Solidarios al por mayor



La solidaridad, ese sentimiento —porque, seamos sinceros aunque terminemos siendo crueles, hoy en día la solidaridad es solo un sentimiento, ya no una acción — que nos permite irnos a la cama con la conciencia tranquila— como aquel niño que rezaba antes de acostarse y pedía por los pobres del mundo.

Hoy pedimos por las mujeres afganas— desde las redes sociales, ese nuevo lugar de culto (recordemos el Templo de Jerusalén en tiempos de Jesucristo) — mientras nos tomamos unas cervezas con los amigos y, de paso, vemos los resultados del fútbol, la  Vuelta, o la última colección de Dior, por ejemplo. Escribimos nuestros mensajes de solidaridad y, como el niño orante genuflexo, sentimos un calorcillo que nos desciende por la columna y que termina en una hinchazón del torso.
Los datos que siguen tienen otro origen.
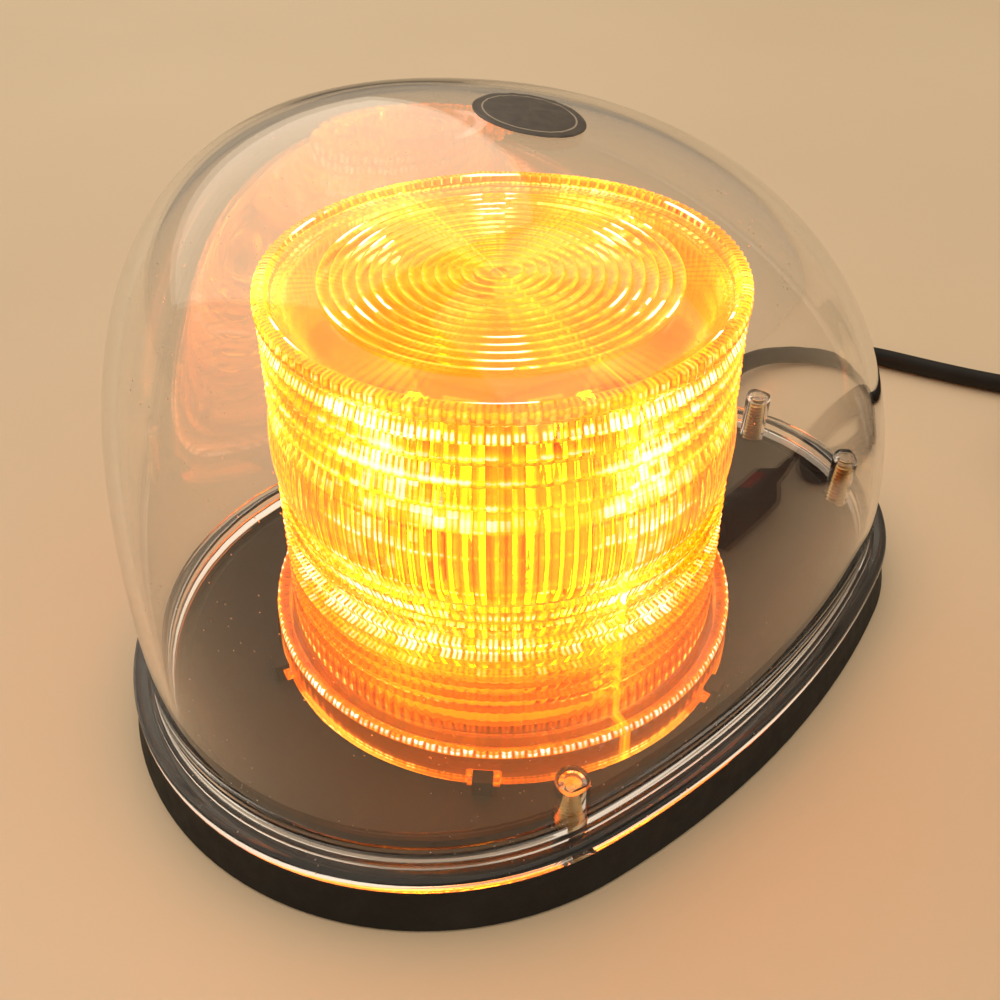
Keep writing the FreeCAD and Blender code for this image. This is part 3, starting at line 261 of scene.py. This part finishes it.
    def clear_to_lamps(self, tint):
        """Light reaches what is behind this clear surface."""
        rays = self.node("ShaderNodeLightPath").outputs["Is Shadow Ray"]
        through = self.node("ShaderNodeBsdfTransparent", {"Color": (*tint, 1)}).outputs[0]
        mix = self.node("ShaderNodeMixShader", {0: rays, 1: self.bsdf.outputs[0], 2: through}).outputs[0]
        self.link(mix, self.out.inputs["Surface"])
        return self


def moulded(name, dark, light, roughness, grain, depth):
    s = Shade(name, light, roughness, **{"Specular IOR Level": 0.22})
    s.color(s.noise(60, 5), [(0.3, dark), (0.7, light)]).rough(s.noise(300, 4), roughness - 0.06, roughness + 0.08)
    return s.bump(s.cells(grain), 0.35, depth).bump(s.noise(grain / 2, 4), 0.25, depth)


def plated(name, dark, light, roughness, stretch=(1, 1, 1)):
    s = Shade(name, light, roughness, 1.0)
    s.color(s.noise(90, 6), [(0.35, dark), (0.65, light)])
    return s.rough(s.noise(400, 5, stretch=stretch), roughness - 0.08, roughness + 0.1)


def make_materials():
    made = {}
    made["black_abs"] = moulded("black_abs", (0.010, 0.010, 0.009), (0.017, 0.016, 0.015), 0.45, 2600, 0.00006)
    made["black_rubber"] = moulded("black_rubber", (0.014, 0.014, 0.014), (0.024, 0.024, 0.023), 0.66, 1500, 0.00008)
    made["cord_jacket"] = moulded("cord_jacket", (0.012, 0.012, 0.012), (0.02, 0.02, 0.02), 0.4, 900, 0.00004)
    made["plug_plastic"] = moulded("plug_plastic", (0.015, 0.015, 0.016), (0.025, 0.025, 0.026), 0.3, 3200, 0.00004)
    made["button_plastic"] = moulded("button_plastic", (0.1, 0.1, 0.1), (0.14, 0.14, 0.14), 0.5, 2000, 0.00005)
    made["black_component"] = moulded("black_component", (0.02, 0.02, 0.025), (0.04, 0.04, 0.045), 0.35, 900, 0.00004)
    made["red_switch"] = moulded("red_switch", (0.42, 0.012, 0.012), (0.55, 0.02, 0.016), 0.3, 2500, 0.00003)
    made["white_plastic"] = moulded("white_plastic", (0.7, 0.68, 0.64), (0.82, 0.81, 0.78), 0.45, 1500, 0.00004)
    # painted light: the steel screws' coppery colour stands in for the lamps' orange light falling on them
    made["steel_screw"] = plated("steel_screw", (0.62, 0.42, 0.16), (0.86, 0.66, 0.33), 0.3)
    made["plated_cup"] = plated("plated_cup", (0.55, 0.55, 0.56), (0.75, 0.75, 0.76), 0.22, (1, 1, 20))
    made["plated_contact"] = plated("plated_contact", (0.6, 0.58, 0.54), (0.82, 0.81, 0.78), 0.2)
    made["aluminium_post"] = plated("aluminium_post", (0.6, 0.6, 0.6), (0.78, 0.78, 0.78), 0.35, (1, 1, 0.05))
    board = Shade("circuit_board", (0.8, 0.8, 0.76), 0.35)
    board.color(board.cells(260), [(0.1, (0.74, 0.73, 0.68)), (0.35, (0.84, 0.84, 0.8))])
    board.bump(board.noise(700), 0.2, 0.00004)
    made["circuit_board"] = board
    lamp = Shade("lamp_window", (0.3, 0.75, 0.3), 0.15, **{"Transmission Weight": 0.5, "IOR": 1.49})
    lamp.bump(lamp.noise(1500), 0.2, 0.00005)
    made["lamp_window"] = lamp
    led = Shade("amber_led", (1.0, 0.62, 0.12), 0.25)
    glow = led.spread(led.noise(500), 0.2, 0.8, 6.0, 12.0)
    level = led.node("ShaderNodeSeparateXYZ", {0: led.place}).outputs[2]
    # the top lamp of each strip is dimmer, so that it doesn't burn through the disc
    glow = led.math("MULTIPLY", glow, led.spread(level, 0.056, 0.06, 1.0, 0.03))
    led.set(Emission_Color=(1.0, 0.42, 0.012, 1))
    led.link(glow, led.bsdf.inputs["Emission Strength"])
    made["amber_led"] = led
    # painted glow: the strip bar is no lamp, but emits a faint orange that stands in for the lamps' light flooding it
    strip = Shade("strip_bar", (0.85, 0.8, 0.7), 0.4, **{"Emission Color": (1.0, 0.36, 0.02, 1)})
    strip.link(strip.spread(strip.noise(400), 0.3, 0.7, 1.0, 2.0), strip.bsdf.inputs["Emission Strength"])
    made["strip_bar"] = strip
    dome = Shade("clear_dome", (1.0, 0.985, 0.965), 0.0, **{"Transmission Weight": 1.0, "IOR": 1.5})
    dome.bump(dome.noise(9, 2), 0.25, 0.0006)
    dust = dome.math("LESS_THAN", dome.cells(420), 0.07)
    dust = dome.math("MULTIPLY", dust, dome.math("GREATER_THAN", dome.noise(30, 2), 0.55))
    dome.link(dome.math("MULTIPLY", dust, 0.6), dome.bsdf.inputs["Roughness"])
    made["clear_dome"] = dome.clear_to_lamps((0.97, 0.95, 0.92))
    lens = Shade("clear_lens", (1.0, 0.64, 0.07), WALL_ROUGHNESS, **{"Transmission Weight": 1.0, "IOR": 1.5})
    lens.bump(lens.noise(700, 4), 0.15, 0.0001)
    # the lens's painted glow: emission that stands in for the lamps' light
    made["clear_lens"] = lens.painted_lens_glow().clear_to_lamps((0.95, 0.8, 0.5))
    label = Shade("label_film", (0.1, 0.085, 0.07), 0.35)
    label.color(label.noise(400, 5), [(0.3, (0.06, 0.05, 0.045)), (0.7, (0.11, 0.095, 0.08))])
    made["label_film"] = label.bump(label.noise(120, 3), 0.2, 0.0002)
    ink = Shade("label_ring", (0.45, 0.38, 0.3), 0.4)
    made["label_ring"] = ink.bump(ink.noise(900), 0.1, 0.00002)
    return {key: s.mat for key, s in made.items()}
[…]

Quizás incluso vayamos a alguna manifestación en la plaza mayor —o cualquier otro lugar emblemático (ya no se pueden convocar manifestaciones en lugares insulsos—importa más el lugar que la razón de la manifestación, cosas del énfasis). La manifestación, o convocatoria silenciosa amenizada por un portavoz que brama por un megáfono, es una buena ocasión para reunirnos con los amigos que hace tiempo no vemos— los colegas de farra y de compromiso político adolescente— para tomarnos unas cañas, o ir a cenar si se tercia.

Nos sentimos bien cuando somos solidarios porque no nos compromete. Mañana buscaremos otros con quienes ser solidarios, porque lo malo de la solidaridad populista es que aquellos que la necesitan o los matan o dejan de ser noticia— que es otra forma de morir.